Optimized locking in Azure SQL Database

I don’t think I’ve ever had a great impression of Azure SQL Database as a place for production applications. In its early days, it was missing several important features (like data compression). While that hole has been plugged, there are still other limitations and differences you should be aware of, like T-SQL differences, lack of SQL Server Agent, and some observability gaps. There are several other differences, and while this platform comparison puts Azure SQL Database and Azure SQL Managed Instance side-by-side, the list can help you understand what’s different between PaaS offerings and the on-premises product. Many of the limitations make sense, but you still need to understand them if you’re moving an existing application (even with migration tools to help).

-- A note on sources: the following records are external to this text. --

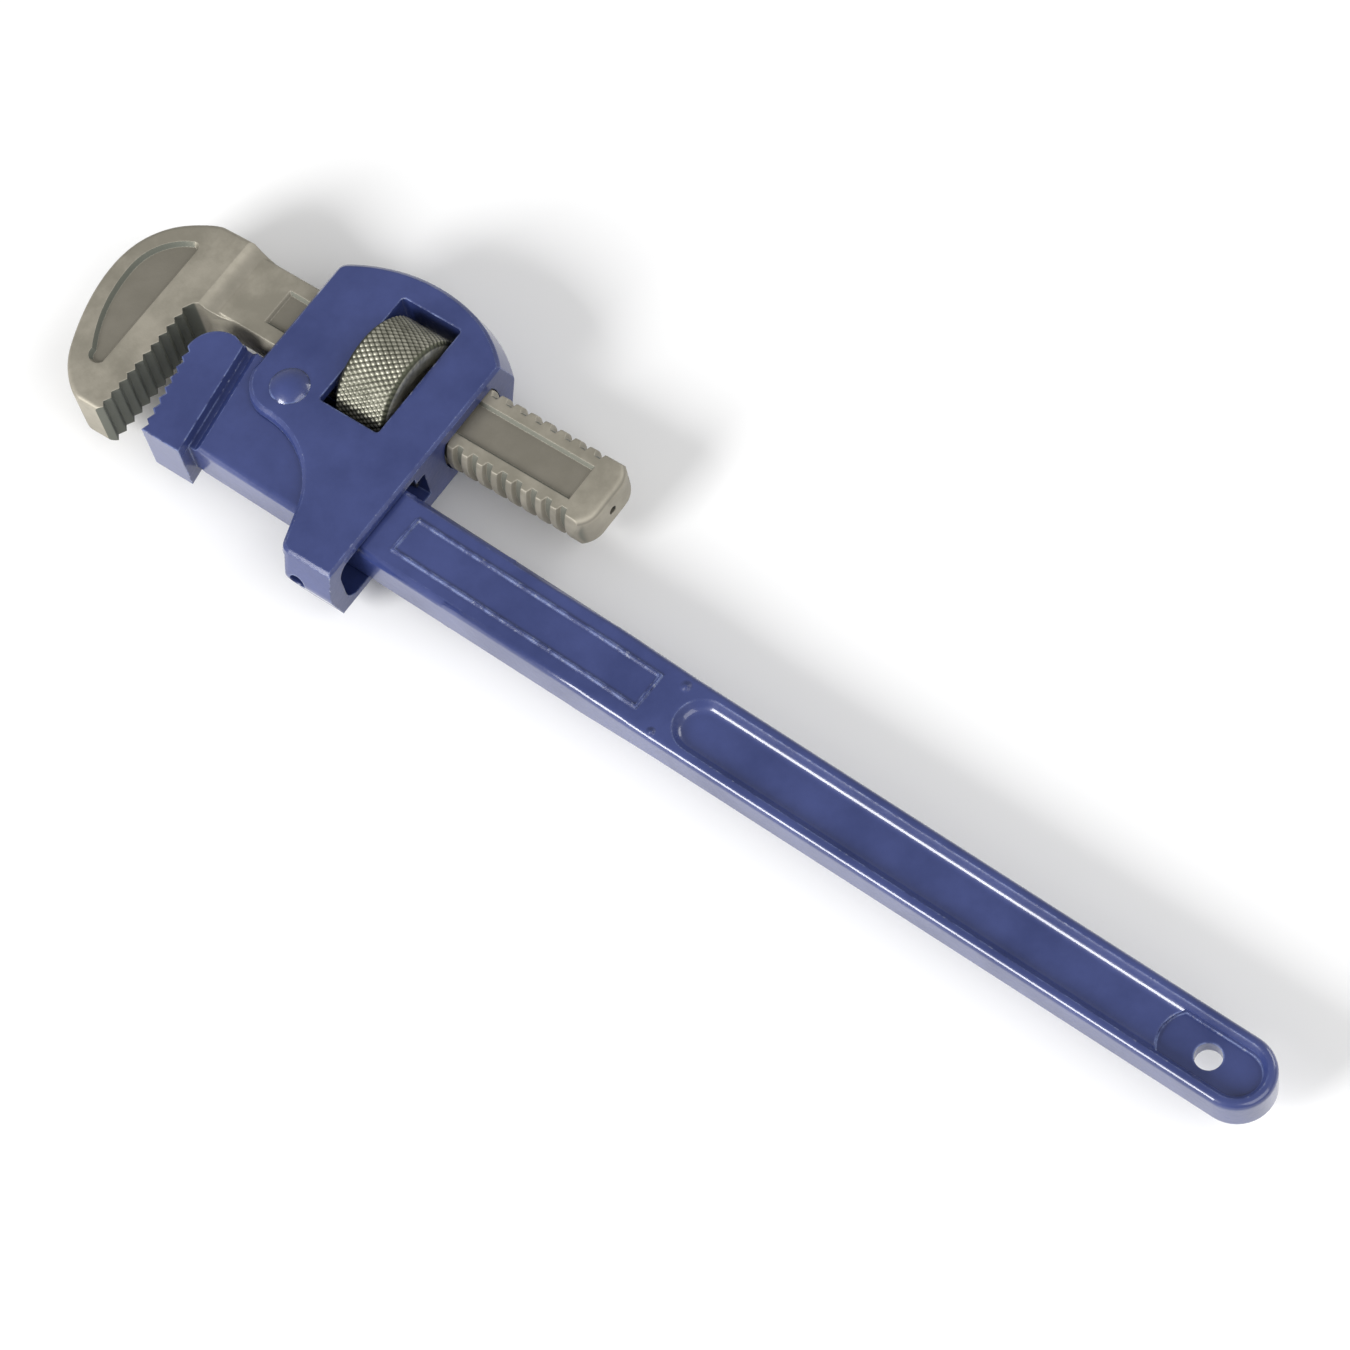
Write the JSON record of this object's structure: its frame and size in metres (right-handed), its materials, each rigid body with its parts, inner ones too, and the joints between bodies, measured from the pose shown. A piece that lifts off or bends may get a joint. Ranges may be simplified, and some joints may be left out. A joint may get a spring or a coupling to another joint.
{
  "type": "pipe wrench",
  "caption": "Adjustable pipe wrench of the Stillson pattern: long I-section handle with heel jaw, pivoting frame, sliding toothed hook jaw and knurled nut.",
  "frame": {"origin": "centre of the hang hole at the end of the handle, in the wrench's mid-plane", "axes": "+Y runs along the handle from the hang hole to the jaws, +X points to the side of the hook jaw's shank, +Z is square to the broad faces"},
  "size_m": [0.1039, 0.4509, 0.0396],
  "materials": {
    "blue_paint": "deep blue enamel, glossy, over a rough forging",
    "jaw_steel": "bare satin steel with a warm grey cast",
    "nut_steel": "knurled bare steel, slightly oily and darker",
    "spring_steel": "dark tempered steel"
  },
  "bodies": {
    "handle_body": {"handle": "blue_paint", "leaf_spring": "spring_steel", "leaf_spring_rivet": "spring_steel"},
    "frame_body": {"frame": "blue_paint", "pivot_rivet": "blue_paint", "coil_spring": "spring_steel"},
    "jaw_body": {"hook_jaw": "jaw_steel"},
    "nut_body": {"adjusting_nut": "nut_steel"}
  },
  "joints": [
    {"name": "frame_pivot", "type": "hinge", "parent": "handle_body", "child": "frame_body", "pos_m": [0.019, 0.3523, 0], "axis": [0, 0, 1], "range_deg": [-3, 3], "stiffness_Nm_per_rad": 8, "deforming": ["coil_spring", "leaf_spring"]},
    {"name": "jaw_slide", "type": "slide", "parent": "frame_body", "child": "jaw_body", "axis": [-0.0297, 0.9996, 0], "range_m": [-0.008, 0.05]},
    {"name": "nut_spin", "type": "hinge", "parent": "frame_body", "child": "nut_body", "pos_m": [0.04224, 0.33098, 0], "axis": [-0.0297, 0.9996, 0], "range_deg": [-3200, 520]}
  ],
  "couplings": [
    {"joint": "nut_spin", "follows": "jaw_slide", "rad_per_m": -1112.1}
  ]
}
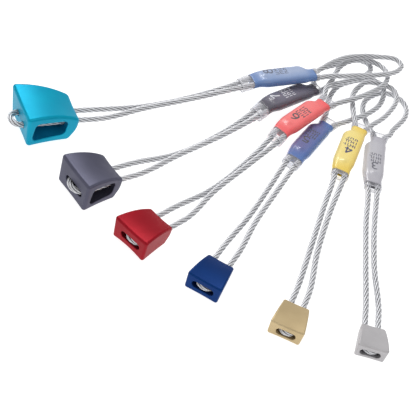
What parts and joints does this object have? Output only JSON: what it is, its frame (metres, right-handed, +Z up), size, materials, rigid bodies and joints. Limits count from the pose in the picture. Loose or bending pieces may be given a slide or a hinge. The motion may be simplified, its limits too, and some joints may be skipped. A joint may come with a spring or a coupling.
{
  "type": "wire rope sling set",
  "caption": "Fan of wired nuts for lifting and rigging: tapered metal wedges sliding on bent wire-rope slings with pressed ferrules, sleeved labels and open eyes.",
  "frame": {"origin": "centre of the footprint, on the surface the nuts rest on", "axes": "+Z up, +Y from the nuts toward the eyes, +X to the right, from the largest nut toward the smallest"},
  "size_m": [0.244, 0.2587, 0.022],
  "materials": {
    "nut_turquoise": "anodised, satin",
    "label_blue": "printed film",
    "nut_slate": "anodised, satin",
    "label_black": "printed film",
    "nut_red": "anodised, satin",
    "label_red": "printed film",
    "nut_navy": "anodised, satin",
    "label_navy": "printed film",
    "nut_gold": "anodised, satin",
    "label_yellow": "printed film",
    "nut_silver": "anodised, satin",
    "label_grey": "printed film",
    "wire": "galvanised strands",
    "ferrule": "pressed, matt",
    "clear_sleeve": "clear heat-shrink"
  },
  "bodies": {
    "sling_8": {"rope_8": "wire", "ferrule_8": "ferrule", "label_8": "label_blue", "sleeve_8": "clear_sleeve"},
    "nut_8": {"head_8": "nut_turquoise"},
    "sling_7": {"rope_7": "wire", "ferrule_7": "ferrule", "label_7": "label_black", "sleeve_7": "clear_sleeve"},
    "nut_7": {"head_7": "nut_slate"},
    "sling_6": {"rope_6": "wire", "ferrule_6": "ferrule", "label_6": "label_red", "sleeve_6": "clear_sleeve"},
    "nut_6": {"head_6": "nut_red"},
    "sling_5": {"rope_5": "wire", "ferrule_5": "ferrule", "label_5": "label_navy", "sleeve_5": "clear_sleeve"},
    "nut_5": {"head_5": "nut_navy"},
    "sling_4": {"rope_4": "wire", "ferrule_4": "ferrule", "label_4": "label_yellow", "sleeve_4": "clear_sleeve"},
    "nut_4": {"head_4": "nut_gold"},
    "sling_3": {"rope_3": "wire", "ferrule_3": "ferrule", "label_3": "label_grey", "sleeve_3": "clear_sleeve"},
    "nut_3": {"head_3": "nut_silver"}
  },
  "joints": [
    {"name": "nut_8_slide", "type": "slide", "parent": "sling_8", "child": "nut_8", "axis": [0.809, 0.5878, 0], "range_m": [0, 0.009]},
    {"name": "nut_7_slide", "type": "slide", "parent": "sling_7", "child": "nut_7", "axis": [0.6494, 0.7604, 0], "range_m": [0, 0.009]},
    {"name": "nut_6_slide", "type": "slide", "parent": "sling_6", "child": "nut_6", "axis": [0.4924, 0.8704, 0], "range_m": [0, 0.009]},
    {"name": "nut_5_slide", "type": "slide", "parent": "sling_5", "child": "nut_5", "axis": [0.2079, 0.9781, 0], "range_m": [0, 0.009]},
    {"name": "nut_4_slide", "type": "slide", "parent": "sling_4", "child": "nut_4", "axis": [0.0785, 0.9969, 0], "range_m": [0, 0.009]},
    {"name": "nut_3_slide", "type": "slide", "parent": "sling_3", "child": "nut_3", "axis": [-0.1219, 0.9925, 0], "range_m": [0, 0.009]},
    {"name": "sling_7_draw", "type": "slide", "parent": "sling_8", "child": "sling_7", "axis": [-0.5736, -0.8192, 0], "range_m": [0, 0.005]},
    {"name": "sling_6_draw", "type": "slide", "parent": "sling_8", "child": "sling_6", "axis": [-0.4305, -0.9026, 0], "range_m": [0, 0.005]},
    {"name": "sling_5_draw", "type": "slide", "parent": "sling_8", "child": "sling_5", "axis": [-0.2588, -0.9659, 0], "range_m": [0, 0.005]},
    {"name": "sling_4_draw", "type": "slide", "parent": "sling_8", "child": "sling_4", "axis": [-0.0698, -0.9976, 0], "range_m": [0, 0.005]},
    {"name": "sling_3_draw", "type": "slide", "parent": "sling_8", "child": "sling_3", "axis": [0.0958, -0.9954, 0], "range_m": [0, 0.005]}
  ]
}
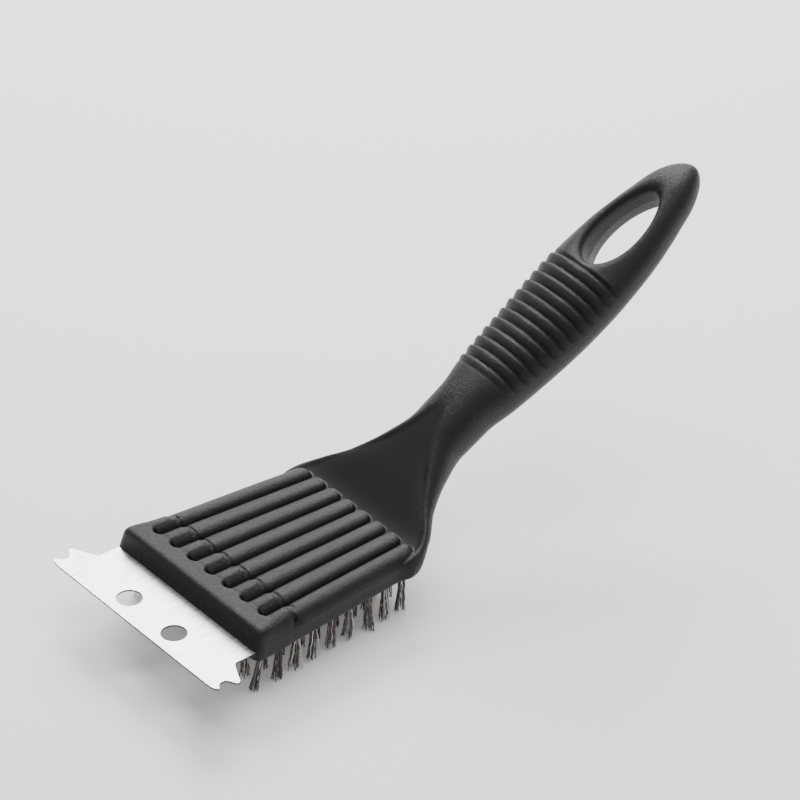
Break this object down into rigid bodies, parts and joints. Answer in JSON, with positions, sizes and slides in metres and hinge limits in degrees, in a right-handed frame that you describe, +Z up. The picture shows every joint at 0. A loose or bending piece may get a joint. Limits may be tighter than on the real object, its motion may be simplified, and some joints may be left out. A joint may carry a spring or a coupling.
{
  "type": "wire brush",
  "caption": "Hand wire brush: wire tufts under a ribbed plastic head with a flat steel scraper blade at its front and an angled grip with a hanging hole.",
  "frame": {"origin": "tips of the middle tuft of the wire field, on the floor the brush stands on", "axes": "+X from the scraper blade towards the handle's tip, +Y across the head, +Z up"},
  "size_m": [0.2185, 0.0844, 0.0942],
  "materials": {
    "moulding": "fine grain satin",
    "blade": "brushed across",
    "wire": "crimped wire",
    "anchor": "flat wire"
  },
  "bodies": {
    "root": {"handle": "moulding", "scraper_blade": "blade", "tuft_row_1": "wire", "anchor_row_1": "anchor", "tuft_row_2": "wire", "anchor_row_2": "anchor", "tuft_row_3": "wire", "anchor_row_3": "anchor", "tuft_row_4": "wire", "anchor_row_4": "anchor", "tuft_row_5": "wire", "anchor_row_5": "anchor", "tuft_row_6": "wire", "anchor_row_6": "anchor", "tuft_row_7": "wire", "anchor_row_7": "anchor", "tuft_row_8": "wire", "anchor_row_8": "anchor", "tuft_row_9": "wire", "anchor_row_9": "anchor"}
  },
  "joints": []
}
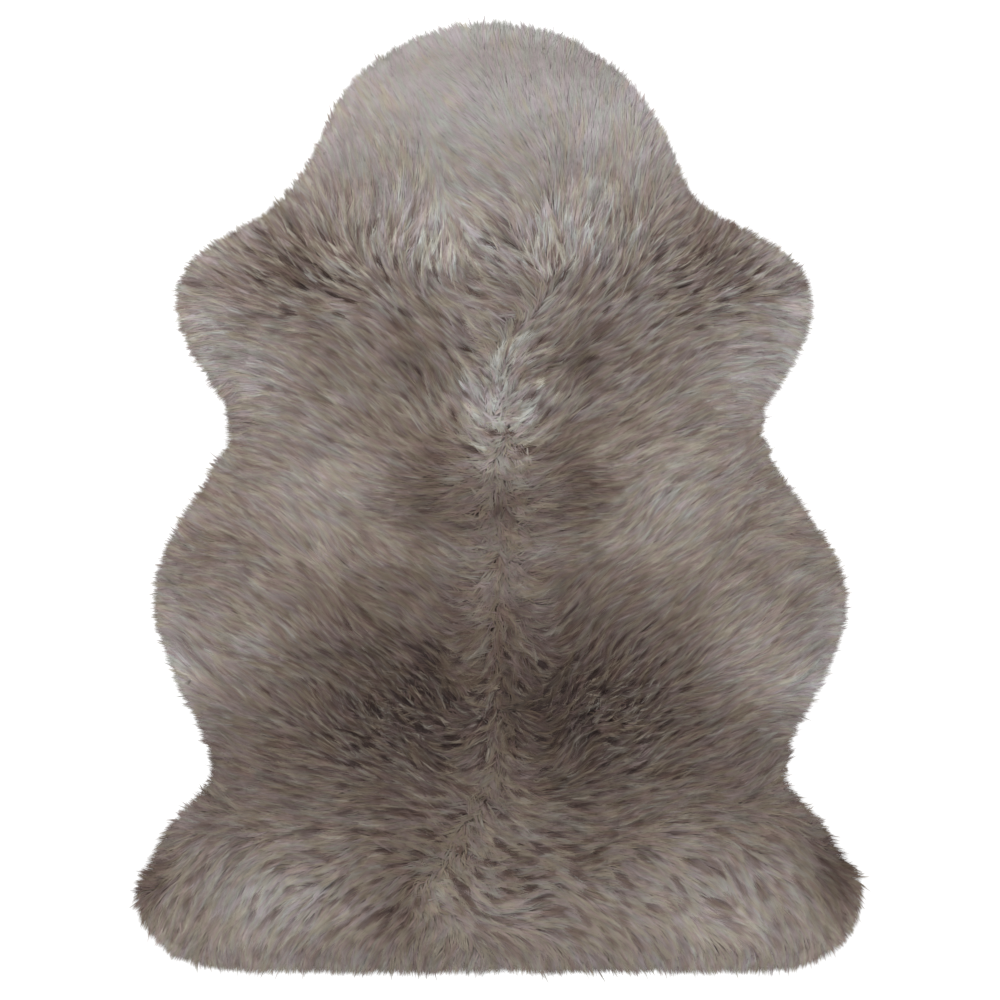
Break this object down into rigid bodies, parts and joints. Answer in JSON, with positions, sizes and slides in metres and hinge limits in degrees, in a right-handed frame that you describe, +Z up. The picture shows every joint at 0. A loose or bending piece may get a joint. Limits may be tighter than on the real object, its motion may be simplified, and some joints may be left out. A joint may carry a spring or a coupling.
{
  "type": "sheepskin rug",
  "caption": "Flat single sheepskin rug with long combed wool, a rounded neck end, wide arms and flanks, and a nearly straight tail edge between two flared feet",
  "frame": {"origin": "Middle of the underside, on the floor", "axes": "+Z up out of the wool, +Y along the pelt from tail to neck, +X across it to the right as seen from above"},
  "size_m": [0.73, 0.954, 0.0514],
  "materials": {
    "wool": "long combed wool, taupe with paler tips and darker roots",
    "hide": "tanned suede side of the pelt, dull and cream"
  },
  "bodies": {
    "root": {"sheepskin": "wool"}
  },
  "joints": []
}
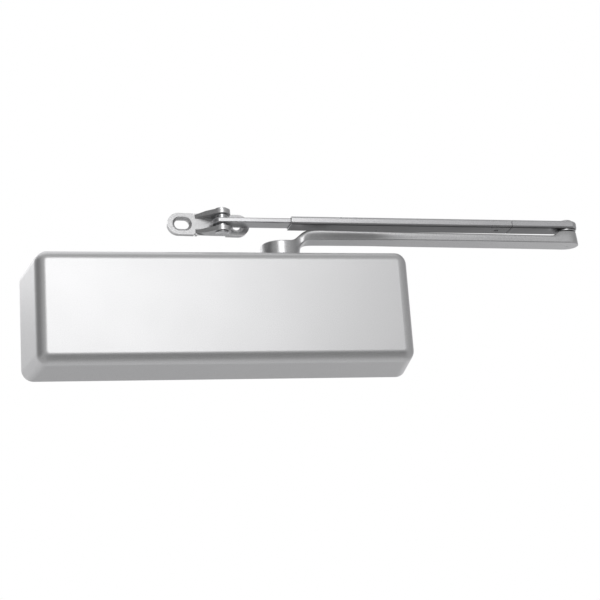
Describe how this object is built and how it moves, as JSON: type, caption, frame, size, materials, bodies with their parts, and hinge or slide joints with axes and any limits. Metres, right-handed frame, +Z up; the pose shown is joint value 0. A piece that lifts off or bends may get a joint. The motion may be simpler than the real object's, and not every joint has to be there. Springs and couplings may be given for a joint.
{
  "type": "door closer",
  "caption": "Surface-mounted rack-and-pinion door closer with a full cover, a regular folding arm with adjustable forearm, and a slotted frame shoe.",
  "frame": {"origin": "centre of the closer's flat back face, the face that lies on the door", "axes": "+X along the closer towards its elbow side, +Y through the back face into the door, +Z up, along the spindle"},
  "size_m": [0.4835, 0.06, 0.1384],
  "materials": {
    "cover": "satin aluminium lacquer",
    "casting": "grey primer on cast iron",
    "arm": "satin aluminium lacquer on forged steel",
    "bright_steel": "zinc plated or ground",
    "dark_steel": "oiled black oxide",
    "brass": "turned",
    "rubber": "moulded"
  },
  "bodies": {
    "closer": {"cover": "cover", "cover_screw_left": "bright_steel", "cover_screw_right": "bright_steel", "cover_post_right": "dark_steel", "cover_post_left": "dark_steel", "closer_body": "casting", "end_cap_left": "dark_steel", "end_cap_right": "dark_steel", "end_cap_seal_left": "rubber", "end_cap_seal_right": "rubber", "outer_spring": "bright_steel", "inner_spring": "bright_steel", "upper_bearing": "bright_steel", "lower_bearing": "bright_steel", "upper_seal": "rubber", "gland_nut": "bright_steel", "bottom_plug": "dark_steel"},
    "piston": {"rack_piston": "dark_steel", "piston_check_valve": "brass"},
    "power_adjustment": {"power_adjuster": "bright_steel"},
    "spring_plate": {"spring_seat": "dark_steel"},
    "sweep_regulator": {"sweep_valve": "brass"},
    "latch_regulator": {"latch_valve": "brass"},
    "backcheck_regulator": {"backcheck_valve": "brass"},
    "arm": {"pinion_shaft": "bright_steel", "main_arm": "arm", "arm_washer": "bright_steel", "arm_screw": "dark_steel", "elbow_pin": "bright_steel"},
    "forearm": {"elbow_end": "arm", "elbow_bush": "brass", "elbow_washer": "bright_steel", "forearm_tube": "arm", "tube_pin": "dark_steel"},
    "forearm_clamp": {"clamp_screw": "dark_steel"},
    "rod": {"forearm_rod": "arm"},
    "frame_shoe": {"shoe": "arm", "shoe_washer_upper": "bright_steel", "shoe_washer_lower": "bright_steel", "shoe_rivet": "arm"}
  },
  "joints": [
    {"name": "arm_swing", "type": "hinge", "parent": "closer", "child": "arm", "pos_m": [0.052, -0.03, 0.054], "axis": [0, 0, -1], "range_deg": [0, 180], "stiffness_Nm_per_rad": 8, "springref_deg": -85.94},
    {"name": "piston_slide", "type": "slide", "parent": "closer", "child": "piston", "axis": [-1, 0, 0], "range_m": [0, 0.032], "deforming": ["outer_spring", "inner_spring"]},
    {"name": "forearm_swing", "type": "hinge", "parent": "arm", "child": "forearm", "pos_m": [0.311, -0.03, 0.079], "axis": [0, 0, 1], "range_deg": [-160, 160]},
    {"name": "rod_slide", "type": "slide", "parent": "forearm", "child": "rod", "axis": [-0.9999, -0.0157, 0], "range_m": [-0.01, 0.06]},
    {"name": "shoe_swivel", "type": "hinge", "parent": "rod", "child": "frame_shoe", "pos_m": [0.00274, -0.03484, 0.08], "axis": [0, 0, 1], "range_deg": [-5, 150]},
    {"name": "clamp_screw_turn", "type": "hinge", "parent": "forearm", "child": "forearm_clamp", "pos_m": [0.09103, -0.03346, 0.0791], "axis": [-0.0157, 0.9999, 0], "range_deg": [-90, 630]},
    {"name": "power_adjuster_turn", "type": "hinge", "parent": "closer", "child": "power_adjustment", "pos_m": [-0.15, -0.03, 0], "axis": [-1, 0, 0], "range_deg": [0, 3601]},
    {"name": "spring_seat_slide", "type": "slide", "parent": "closer", "child": "spring_plate", "axis": [1, 0, 0], "range_m": [0, 0.015]},
    {"name": "sweep_valve_turn", "type": "hinge", "parent": "closer", "child": "sweep_regulator", "pos_m": [0.084, -0.006, -0.028], "axis": [0, 0, -1], "range_deg": [-90, 630]},
    {"name": "latch_valve_turn", "type": "hinge", "parent": "closer", "child": "latch_regulator", "pos_m": [0.098, -0.006, -0.028], "axis": [0, 0, -1], "range_deg": [-90, 630]},
    {"name": "backcheck_valve_turn", "type": "hinge", "parent": "closer", "child": "backcheck_regulator", "pos_m": [-0.024, -0.006, -0.028], "axis": [0, 0, -1], "range_deg": [-90, 630]}
  ],
  "couplings": [
    {"joint": "piston_slide", "follows": "arm_swing", "m_per_rad": 0.01},
    {"joint": "power_adjuster_turn", "follows": "spring_seat_slide", "rad_per_m": 4188.8}
  ]
}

Whether or not it’s a cloud offering that makes sense for you, Azure SQL Database is often the staging ground for new features that will eventually make it to all flavors of SQL Server. For example, it was where I could first test GENERATE_SERIES, GREATEST and LEAST, and changes to STRING_SPLIT. Following that trend, earlier this year, Microsoft announced this magical-sounding feature, “optimized locking.”

What is it?

In a sentence: Instead of locking individual rows and pages for the life of the transaction, a single lock is held at the transaction level, and row and lock pages are taken and released as needed.

This is made possible by previous investments in Accelerated Database Recovery and its persistent version store. A modification can evaluate the predicate against the latest committed version, bypassing the need for a lock until it is ready to update (this is called lock after qualification, or LAQ). There’s a lot more to it than that, and I’m not going to dive deep today, but the result is simple: long-running transactions will lead to fewer lock escalations and will do a lot less standing in the way of the rest of your workload. Locks held for shorter periods of time will naturally help reduce blocking, update conflicts, and deadlocks. And with fewer locks being held at any given time, this will help improve concurrency and reduce overall lock memory.

Prerequisites

The prerequisites are pretty easy:

  • You need to be in Azure SQL Database.
  • Accelerated Database Recovery needs to be enabled; this is on by default.
  • Read Committed Snapshot Isolation (RCSI) is not required, but it’s recommended, and also on by default. While you can turn it off, you shouldn’t.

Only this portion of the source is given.